The research team catalogued 38 practices for fostering innovation across the three stages. Examples of innovation practices that support sustainability includes:

  • “Back-casting”

  • Collaborating with universities and colleges

  • Product servitization

  • “Designing green first”

  • Jugaad, frugal and reverse innovationThe research team also catalogued examples and case studies from organizations large and small that are actively finding new ways to serve people, profits and plane

Identify Practices to Innovate for Sustainability

The report outlines three dimensions shown above: (1) whether it focused on technology or people, (2) the firm’s view of itself in relation to society, and (3) the extent to which innovation extends across the firm. The framework builds on these dimensions and presents a new model for assessing and planning your company’s approach to sustainability.

Put the framework to use. Use it to evaluate current activities at the level of individual products, product lines and business units or their entire organization. Identify the stage that best aligns with your company’s sustainability goals and then apply the practices for innovating at that stage.

What’s Included in this Report

  • A three-stage framework for sustainability innovation. Business leaders can use the framework to identify their current approach to sustainability innovation within their team, within their division or across their entire organization.

  • 38 practices for driving innovation across the three stages.

  • Case studies from leading organizations, large and small, that are actively finding new ways to serve people, profits and planet.

Who Should Read this Report

Internal and external change agents alike can lead sustainability innovation. This report is designed for:

  • CEOs looking for new markets or who are concerned about future-proofing their organizations.

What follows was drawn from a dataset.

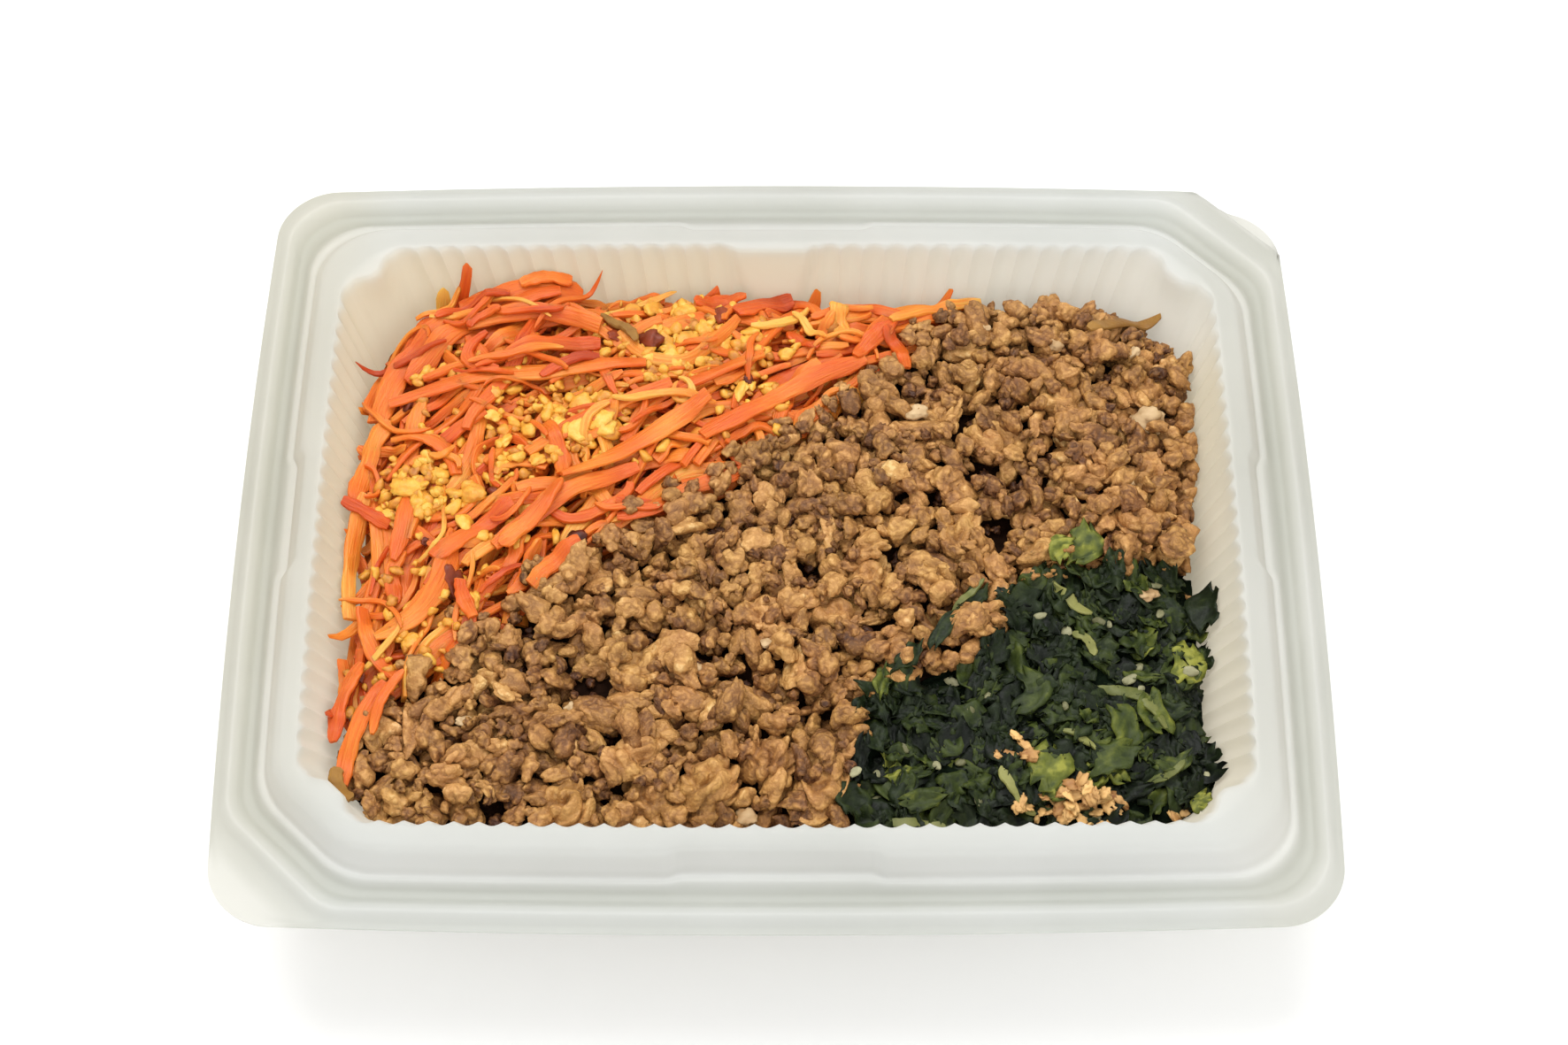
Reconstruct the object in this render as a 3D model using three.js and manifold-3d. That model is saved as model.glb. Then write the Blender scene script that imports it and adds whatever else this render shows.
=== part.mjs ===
// A takeaway meal in its box: an open ribbed tray of thin milky plastic, with three foods lying
// side by side in diagonal bands: shredded carrot salad, browned minced meat and chopped greens.
// Millimetres, +Z up. +X runs along the tray's long side. The origin is under the middle of the
// tray, on the surface that it stands on.
import * as THREE from "three";
import { mergeVertices } from "three/addons/utils/BufferGeometryUtils.js";
import Module from "manifold-3d";

const wasm = await Module();
wasm.setup();

// Tray
const TRAY_LENGTH = 199;
const TRAY_DEPTH = 161.8;
const TRAY_HEIGHT = 36;
const SHEET = 0.7; // thickness of the plastic
const CORNER_STEPS = 3; // straight pieces in each eighth of a turn
const BOW_ALONG_X = 1.75; // how far the short sides bulge, corner to middle
const BOW_ALONG_Y = 2.0; // how far the long sides bulge
const FLANGE_LEVEL = 31.5; // height of the tray's outermost edge
const RING_INSET = 15.4; // the flat ring's inner edge, from the outermost edge at the short sides
const LONG_SIDE_EXTRA = 0.19; // the rim is this much wider along the long sides
const DRAFT = THREE.MathUtils.degToRad(20); // lean of the ribbed wall
const RIB_TOP_LEVEL = 35.7;
const WALL_FOOT_LEVEL = 2.2;
const FLOOR_ROUNDING = 1.5; // inset between the wall's foot and the flat floor
const RIBS_PER_LONG_SIDE = 32;
const RIBS_PER_SHORT_SIDE = 24;
const RIB_DEPTH = 1.1;
const NOTCH_DEPTH = 2.7; // step in the skirt at the middle of each side
const LONG_NOTCH = { centre: 0, length: 36 };
const SHORT_NOTCH = { centre: 3, length: 25 };
const NOTCH_RAMP = 1.5;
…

  • Business leaders and internal change agents who want their firms to generate positive environmental and social impacts as well as economic ones.

  • Directors of product development and research and development who want tho offer their teams new approaches to product development.

  • Environmental and social justice organizations trying to make the case for corporate investment in system-wide change.

  • Industry associations that want to support the collective success of their member organizations.

Above all, this report is for anyone who sees the potential of innovation to reveal new products, services and business models that benefit people and the environment. It is for the visionaries and frame-breakers who see environmental and social initiatives not as cost centres but as opportunities.